Besides finance, the solutions shared on this day of the conference emphasised green technology and sustainable urban planning. Since the end of COP27, the European Union has made progress towards the scale up of green technology production capacity as evidenced through its Green Deal Industrial Plan which was released in February. The plan includes a range of pathways for increasing the EU’s manufacturing capacity by ramping up access to raw materials and offering eligible producers faster access to funding. . While the plan is a hopeful early-stage attempt to scale up sustainable transport and urban planning technology, the EU will need to put such a plan into action if it hopes to reap the benefits of clean tech solutions within the necessary timeframe.
What does this mean for solutions at COP28?

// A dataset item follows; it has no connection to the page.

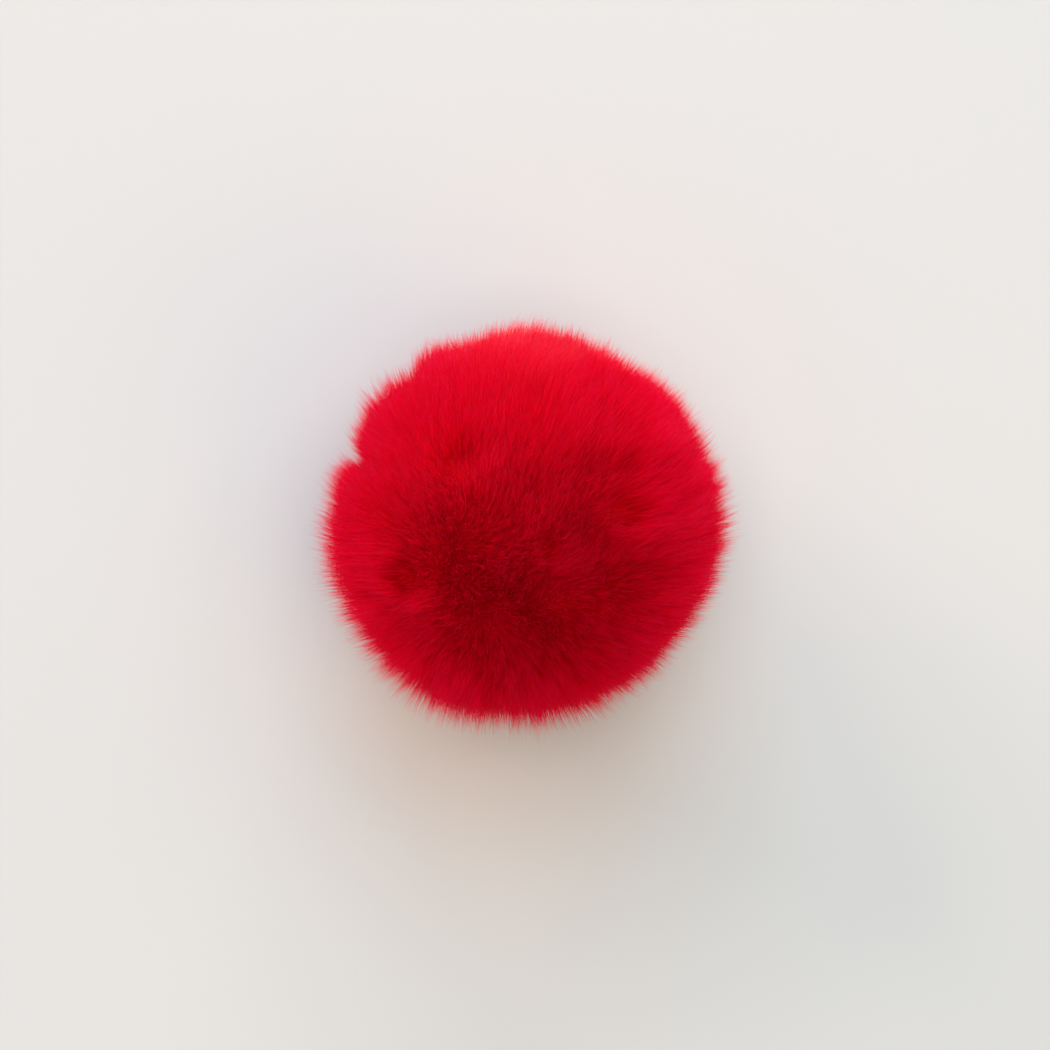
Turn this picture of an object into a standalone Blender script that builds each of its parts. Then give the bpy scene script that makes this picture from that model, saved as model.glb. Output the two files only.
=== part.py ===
"""A faux-fur pom pom: one ball of 300 three-sided locks, apart but for their roots.

Metres, +Z up. The origin lies on the surface that the ball rests on, under its middle. Every lock
stands on one triangle of a sphere and stays inside the cone that this triangle spans, so no lock
touches its neighbour. The locks underneath are shorter and end level, which makes the flat spot.
"""

import bmesh
import bpy
import numpy as np

# Driving dimensions, in metres
DIAMETER = 0.080  # across the tips of the locks
LOCK_LENGTH = 0.013  # from the bottom of the partings to the tips
FLAT_RADIUS = 0.016  # of the level spot underneath
UNEVENNESS = 0.0011  # how far a lock may be longer or shorter than its neighbours
TIP_CLEARANCE = 0.0004  # between a pointed lock and the surface

# The locks are combed a little towards +X and +Y, more so towards their tips, and less lower down.
COMB = np.array([0.0016, 0.0016, 0.0])  # at the tips on top
COMB_CURVE = 1.5
COMB_FADE = 1.4

# A sphere with N corners has 2N - 4 triangles, and each of them carries one lock.
LOCK_COUNT = 300
CORNER_COUNT = (LOCK_COUNT + 4) // 2
CORNER_JITTER = 0.035  # on a sphere of radius 1
SEED = 27

RADIUS = DIAMETER / 2
ROOT_RADIUS = RADIUS - LOCK_LENGTH
CENTRE_HEIGHT = (RADIUS**2 - FLAT_RADIUS**2) ** 0.5
CENTRE = np.array([0.0, 0.0, CENTRE_HEIGHT])
DOWN = np.array([0.0, 0.0, -1.0])

# How much of its triangle a lock fills, at a share of the way from its root to its tip.
LOCK_PROFILE = (
    # share, fill
    (0.00, 0.86),
    (0.36, 0.92),
    (0.66, 0.80),
    (0.86, 0.48),
)
LEVEL_FILL = 0.84  # at the level end of a lock underneath
LEVEL_NARROWING = 0.9  # for each step by which such an end shrinks, until it is within the ball
TIP_WANDER = 0.5  # how far a tip may leave the middle of its triangle, 1 being its corner
TIP_SPREAD = (3.0, 3.0, 3.0)  # one for each corner: the higher, the nearer the tips stay to the middle

# Where the ball is fuller (rise over 0) or has a dent (rise under 0), seen from its centre.
LUMPS = (
    # azimuth, elevation, spread in degrees, rise in metres
    (87, 6, 5, 0.0014),  # tuft at the top of the outline
    (60, 0, 9, -0.0018),  # flat stretch right of it
    (122, 0, 8, 0.0006),
    (141, 4, 7, 0.0010),  # corner of the upper left
    (160, 2, 7, -0.0028),  # notch below that corner
    (191, 0, 15, 0.0014),  # the full left side
    (240, -4, 19, 0.0019),  # the full lower left
    (320, 0, 19, -0.0013),  # the flat lower right
    (20, 0, 9, -0.0008),
    (17, 56, 6, -0.0016),  # small pit on the upper side
    (40, 46, 9, 0.0008),  # fuller lip beyond the pit
    (228, 62, 16, -0.0010),  # where the locks part, off the middle
)

FUR_RED = (0.62, 0.003, 0.022, 1.0)
FUR_ROUGHNESS = 0.9


def clear_scene():
    for obj in list(bpy.data.objects):
        bpy.data.objects.remove(obj, do_unlink=True)


def direction(azimuth, elevation):
    """The unit vector at an azimuth and an elevation in degrees."""
    turn, rise = np.radians(azimuth), np.radians(elevation)
    return np.array([np.cos(rise) * np.cos(turn), np.cos(rise) * np.sin(turn), np.sin(rise)])


def unit(vectors):
    return vectors / np.linalg.norm(vectors, axis=-1, keepdims=True)


def lump_height(towards):
    """How far the ball stands out from its even sphere, in a direction."""
    height = 0.0
    for azimuth, elevation, spread, rise in LUMPS:
        angle = np.degrees(np.arccos(np.clip(towards @ direction(azimuth, elevation), -1.0, 1.0)))
        height += rise * np.exp(-((angle / spread) ** 2))
    return height


def rotation_onto(start, end):
    """The rotation matrix that turns one unit vector onto another."""
    axis = np.cross(start, end)
    cosine = start @ end
    skew = np.array([[0, -axis[2], axis[1]], [axis[2], 0, -axis[0]], [-axis[1], axis[0], 0]])
    return np.eye(3) + skew + skew @ skew / (1 + cosine)


def sphere_corners(rng):
    """Evenly scattered unit vectors, from a spiral whose points are moved a little."""
    index = np.arange(CORNER_COUNT) + 0.5
    height = 1 - 2 * index / CORNER_COUNT
    turn = np.pi * (1 + 5**0.5) * index
    ring = np.sqrt(1 - height**2)
    points = np.stack([ring * np.cos(turn), ring * np.sin(turn), height], axis=1)
    return unit(points + rng.uniform(-CORNER_JITTER, CORNER_JITTER, points.shape))


def sphere_triangles(corners):
    """The triangles of the corners' convex hull, each as three corner numbers, turned outwards."""
    bm = bmesh.new()
    number = {bm.verts.new(corner): i for i, corner in enumerate(corners)}
    bmesh.ops.convex_hull(bm, input=bm.verts[:])
    triangles = []
    for face in bm.faces:
        a, b, c = (number[vert] for vert in face.verts)
        outward = np.dot(np.cross(corners[b] - corners[a], corners[c] - corners[a]), corners[a])
        triangles.append((a, b, c) if outward > 0 else (a, c, b))
    bm.free()
    return sorted(triangles)


def stand_on_a_triangle(corners, triangles):
    """Turns the corners so that the middle of one triangle points straight down."""
    middles = unit(np.array([corners[list(triangle)].mean(axis=0) for triangle in triangles]))
    lowest = middles[np.argmin(middles[:, 2])]
    return corners @ rotation_onto(lowest, DOWN).T


def floor_radius(towards):
    """The distance from the ball's centre to the surface below it, in a direction."""
    return CENTRE_HEIGHT / -towards[2] if towards[2] < 0 else np.inf


def above_floor(towards, radius):
    """A radius, or less where it would bring a pointed lock to the surface."""
    return min(radius, floor_radius(towards) - TIP_CLEARANCE)


def place(towards, radius):
    """A point of the fur, combed more the further out it is, and not at all underneath."""
    out = max(radius - ROOT_RADIUS, 0.0) / LOCK_LENGTH
    upper_side = np.clip(1 + COMB_FADE * towards[2], 0.0, 1.0)
    along = COMB - towards * (COMB @ towards)
    return CENTRE + towards * radius + along * upper_side * out**COMB_CURVE


def ring_directions(corner_directions, fill):
    """The three directions of a ring that fills part of its triangle."""
    middle = corner_directions.mean(axis=0)
    return unit(middle + (corner_directions - middle) * fill)


def pointed_lock(corner_directions, reach, rng):
    """The rings of a lock from its root outwards, and its tip."""
    rings = []
    for share, fill in LOCK_PROFILE:
        radius = ROOT_RADIUS + (reach - ROOT_RADIUS) * share
        ways = ring_directions(corner_directions, fill)
        rings.append([place(way, above_floor(way, radius)) for way in ways])
    middle = corner_directions.mean(axis=0)
    somewhere = rng.dirichlet(TIP_SPREAD) @ corner_directions
    tip_way = unit(middle + TIP_WANDER * (somewhere - middle))
    return rings, place(tip_way, above_floor(tip_way, reach))


def level_lock(corner_directions):
    """The rings of a lock underneath, the last of them level on the surface."""
    end_fill = LEVEL_FILL
    while max(map(floor_radius, ring_directions(corner_directions, end_fill))) > RADIUS:
        end_fill *= LEVEL_NARROWING
    rings = []
    for share, fill in (*LOCK_PROFILE[:2], (1.0, end_fill)):
        ring = []
        for way in ring_directions(corner_directions, fill):
            ring.append(place(way, ROOT_RADIUS + (floor_radius(way) - ROOT_RADIUS) * share))
        rings.append(ring)
    for point in rings[-1]:
        point[2] = 0.0
    return rings


def add_ring_walls(bm, rings):
    """Joins each ring of three points to the next one."""
    for inner, outer in zip(rings, rings[1:]):
        for i in range(3):
            j = (i + 1) % 3
            bm.faces.new((inner[i], inner[j], outer[j], outer[i]))


def add_tip(bm, ring, tip):
    """Closes a ring of three points with a point."""
    for i in range(3):
        bm.faces.new((ring[i], ring[(i + 1) % 3], tip))


def build_ball():
    rng = np.random.default_rng(SEED)
    corners = sphere_corners(rng)
    triangles = sphere_triangles(corners)
    corners = stand_on_a_triangle(corners, triangles)

    bm = bmesh.new()
    partings = [bm.verts.new(place(corner, ROOT_RADIUS)) for corner in corners]
    for triangle in triangles:
        corner_directions = corners[list(triangle)]
        middle = unit(corner_directions.mean(axis=0))
        reach = RADIUS + lump_height(middle) + rng.uniform(-UNEVENNESS, UNEVENNESS)
        tip = None
        if floor_radius(middle) < RADIUS - UNEVENNESS:
            points = level_lock(corner_directions)
        else:
            points, tip = pointed_lock(corner_directions, reach, rng)
        rings = [[bm.verts.new(point) for point in ring] for ring in points]
        add_ring_walls(bm, [[partings[i] for i in triangle], *rings])
        if tip is None:
            bm.faces.new(rings[-1])
        else:
            add_tip(bm, rings[-1], bm.verts.new(tip))
    bmesh.ops.triangulate(bm, faces=bm.faces[:])
    bmesh.ops.recalc_face_normals(bm, faces=bm.faces[:])

    mesh = bpy.data.meshes.new("pompom")
    bm.to_mesh(mesh)
    bm.free()
    return mesh


def fur_material():
    material = bpy.data.materials.new("red_fur")
    material.use_nodes = True
    shader = material.node_tree.nodes["Principled BSDF"]
    shader.inputs["Base Color"].default_value = FUR_RED
    shader.inputs["Roughness"].default_value = FUR_ROUGHNESS
    shader.inputs["Metallic"].default_value = 0.0
    material.diffuse_color = FUR_RED
    return material


def main():
    clear_scene()
    pompom = bpy.data.objects.new("pompom", build_ball())
    pompom.data.materials.append(fur_material())
    bpy.context.scene.collection.objects.link(pompom)


main()
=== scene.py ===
"""The looks of the pom pom: 680,000 fine fibres that stand on a dense ball of undercoat.

Metres, +Z up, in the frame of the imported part. The ball rests on the surface at z = 0. A direction
is a unit vector from the middle of the ball, and arrays hold one direction or point in each row.
"""

import math

import bmesh
import bpy
import numpy as np
from mathutils.kdtree import KDTree
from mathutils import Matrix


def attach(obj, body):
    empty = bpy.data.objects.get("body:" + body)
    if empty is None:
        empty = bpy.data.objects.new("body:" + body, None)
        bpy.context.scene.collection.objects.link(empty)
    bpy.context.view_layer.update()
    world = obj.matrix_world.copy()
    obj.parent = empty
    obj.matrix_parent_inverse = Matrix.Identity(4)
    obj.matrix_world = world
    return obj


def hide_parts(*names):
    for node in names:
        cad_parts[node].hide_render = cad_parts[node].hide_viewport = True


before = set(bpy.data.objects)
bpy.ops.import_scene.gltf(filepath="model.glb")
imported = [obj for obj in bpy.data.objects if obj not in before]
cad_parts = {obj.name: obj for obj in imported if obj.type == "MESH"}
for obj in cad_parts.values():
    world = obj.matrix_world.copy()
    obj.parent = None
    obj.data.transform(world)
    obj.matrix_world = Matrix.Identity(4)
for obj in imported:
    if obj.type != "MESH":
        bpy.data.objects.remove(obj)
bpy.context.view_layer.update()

MM = 0.001

# One seed for each stage, so that a change to one stage leaves the others as they are.
GROUP_SEED = 11
SWIRL_SEED = 12
SHADE_SEED = 13
UNDERCOAT_SEED = 14
DRAWN_SEED = 112

# ---- Sizes, as in the part's source ----
RADIUS = 40 * MM
FLAT_RADIUS = 16 * MM
ROOT_RADIUS = 26 * MM
CENTRE_HEIGHT = math.sqrt(RADIUS**2 - FLAT_RADIUS**2)
CENTRE = np.array([0.0, 0.0, CENTRE_HEIGHT])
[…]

In addition to focusing on executing the Loss and Damage Fund, leaders will be expected to provide an update on progress made toward the $4 trillion in financing needed to execute the Sharm el-Sheikh Implementation Plan . Discussions of emerging tech is an important part of the energy transition but it is crucial that funding for adequate mitigation and adaptation measures for countries most affected by climate change remains a priority as well.